The endocervical component in testing or transformation zone (TZ) is an area where the squamous and glandular epithelium meet and is the site of origin for most cervical neoplasia. The TZ may be easily visualized during the clinical examination, or it may be located high within the endocervical canal.


Transformation Zone 

The location of the TZ varies from patient to patient, but also may vary in the same individual over time. This may be due to changes in vaginal pH, hormonal changes associated with hormonal therapy or pregnancy, childbirth, menopausal status and bacterial or fungal (candidal) infections. 

The presence of the TZ in cervical cytology samples has historically been considered an indicator of specimen quality. This may be due to a 1985 study which examined negative Pap smears, retrospectively. This study showed that a high proportion of Pap smears without a TZ component had a subsequent biopsy diagnosed as cervical intraepithelial neoplasia (CIN) 3, or invasive cancer. This therefore raised the possibility of missing a lesion due to inadequate TZ sampling. 

This study was flawed, however, as it did not exclude patients who had an abnormal history and used conventional Pap tests. However, since then, more rigorous studies have shown no increase of abnormalities after a Pap smear without a TZ. (In fact, some studies have found a lower risk of CIN3+ in patients lacking a transformation zone, compared to those with a transformation zone present!) 

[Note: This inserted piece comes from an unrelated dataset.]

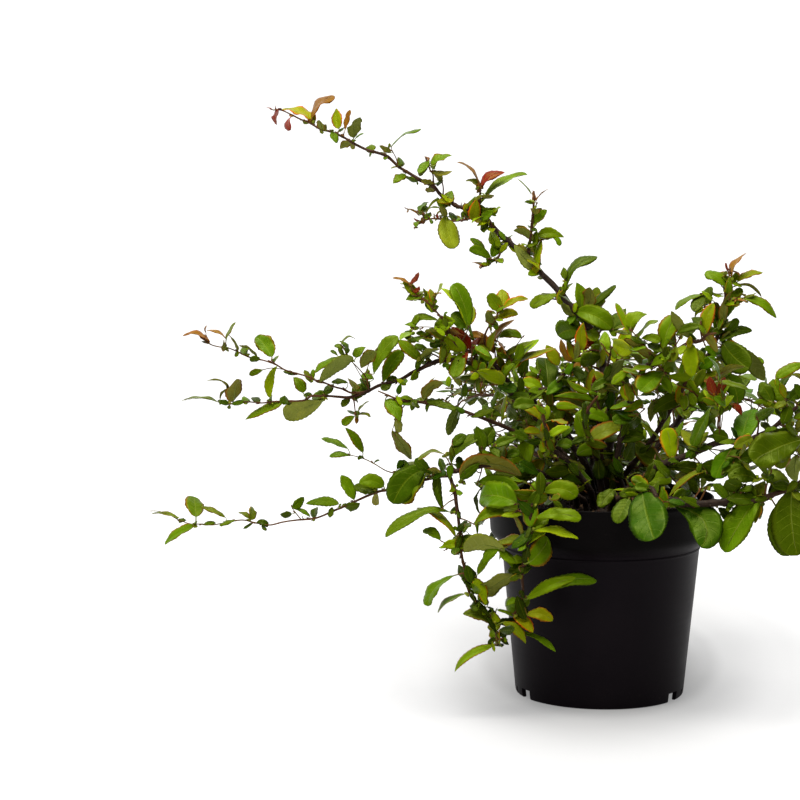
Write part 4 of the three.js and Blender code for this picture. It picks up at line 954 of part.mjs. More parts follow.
// ---- the group ----
const group = new THREE.Group();
group.name = "potted_quince";
function addNode(name, body, colour, roughness, metalness = 0) {
  const m = body.getMesh(),
    n = m.numProp,
    flat = new Float32Array(m.numVert * 3);
  for (let i = 0; i < m.numVert; i++)
    for (let j = 0; j < 3; j++) flat[i * 3 + j] = m.vertProperties[i * n + j];
  const geometry = new THREE.BufferGeometry();
  geometry.setAttribute("position", new THREE.BufferAttribute(flat, 3));
  geometry.setIndex(new THREE.BufferAttribute(new Uint32Array(m.triVerts), 1));
  geometry.computeVertexNormals();
  const mesh = new THREE.Mesh(
    geometry,
    new THREE.MeshStandardMaterial({ color: colour, roughness, metalness }),
  );
  mesh.name = name;
  group.add(mesh);
}
addNode("nursery_pot", pot, 0x141315, 0.42);
addNode("potting_soil", soil, 0x3a2a20, 0.95);
for (const [name, line, shoots, leaves] of CANES)
  addNode(name, join([stem(line), ...shoots.map(stem), ...leaves.map(leaf)]), 0x4d7a1e, 0.5);

export default group;
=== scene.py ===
# A leafy quince shrub in a black nursery pot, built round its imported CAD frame.
# Lengths in the tables are millimetres, in the frame's axes: +Z up, the camera on the -Y side.
import bpy, bmesh, math, random
import numpy as np
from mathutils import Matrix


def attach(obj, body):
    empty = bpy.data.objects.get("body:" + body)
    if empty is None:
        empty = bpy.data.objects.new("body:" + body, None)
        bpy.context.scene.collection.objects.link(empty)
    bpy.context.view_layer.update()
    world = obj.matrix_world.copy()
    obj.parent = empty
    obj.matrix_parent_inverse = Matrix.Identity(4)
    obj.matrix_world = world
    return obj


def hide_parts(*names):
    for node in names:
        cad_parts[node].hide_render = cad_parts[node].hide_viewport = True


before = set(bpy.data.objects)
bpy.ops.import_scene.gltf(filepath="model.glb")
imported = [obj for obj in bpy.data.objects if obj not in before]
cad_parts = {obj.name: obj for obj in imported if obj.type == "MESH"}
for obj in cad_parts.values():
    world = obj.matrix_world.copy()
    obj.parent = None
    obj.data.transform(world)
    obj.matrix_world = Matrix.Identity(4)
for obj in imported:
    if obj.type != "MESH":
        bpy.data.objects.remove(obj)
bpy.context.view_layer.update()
MM = 0.001
WORLD = 0.06
# painted shadow: stops of the floor's emission, lowest round the pot and rising to plain white further out
FLOOR_PAINTED_SHADOW = ((0.35, 0.57, 0.40, 0.50), (0.57, 0.68, 0.0, 0.10), (0.68, 1.0, 0.0, 0.10), (1.0, 1.25, 0.0, 0.08), (1.25, 1.7, 0.0, 0.30))
LIGHTS = [  # name, place, target, size, power, colour, second size
    ("top", (-0.3, -0.4, 2.3), (0.0, 0.05, 0.1), 1.5, 94.0, (1.0, 0.98, 0.93), 1.5),
    ("key", (-1.5, -1.6, 1.9), (0.0, 0.0, 0.25), 0.8, 22.0, (1.0, 0.97, 0.92), 0.8),
    ("right", (2.1, 0.5, 0.9), (0.0, 0.0, 0.2), 1.0, 8.0, (1.0, 0.93, 0.89), 1.4),
    ("left", (-2.1, 0.7, 0.9), (0.0, 0.0, 0.2), 1.0, 6.5, (0.96, 0.94, 1.0), 1.4),
]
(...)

Adequate Sampling Without TZ

These more recent and accurate studies concluded that early repeat testing is not justified, as there is no increased rate of high-grade lesions evident on longitudinal follow-up. Therefore, the current Bethesda guidelines do not require the presence of TZ for samples to be considered adequate. The ASCCP issued a statement in May of 2021 which echoed this statement and provided guidelines to manage negative Pap tests with an absent TZ. (Please refer to the linked ASCCP statement, and the below diagram.)

These recommendations lean on high-risk HPV testing as a management tool, as it has been shown that high risk HPV detection is independent of the presence or absence of the TZ.

Overall, rescreening cases without a TZ is not value based care (neither cost effective nor necessary.)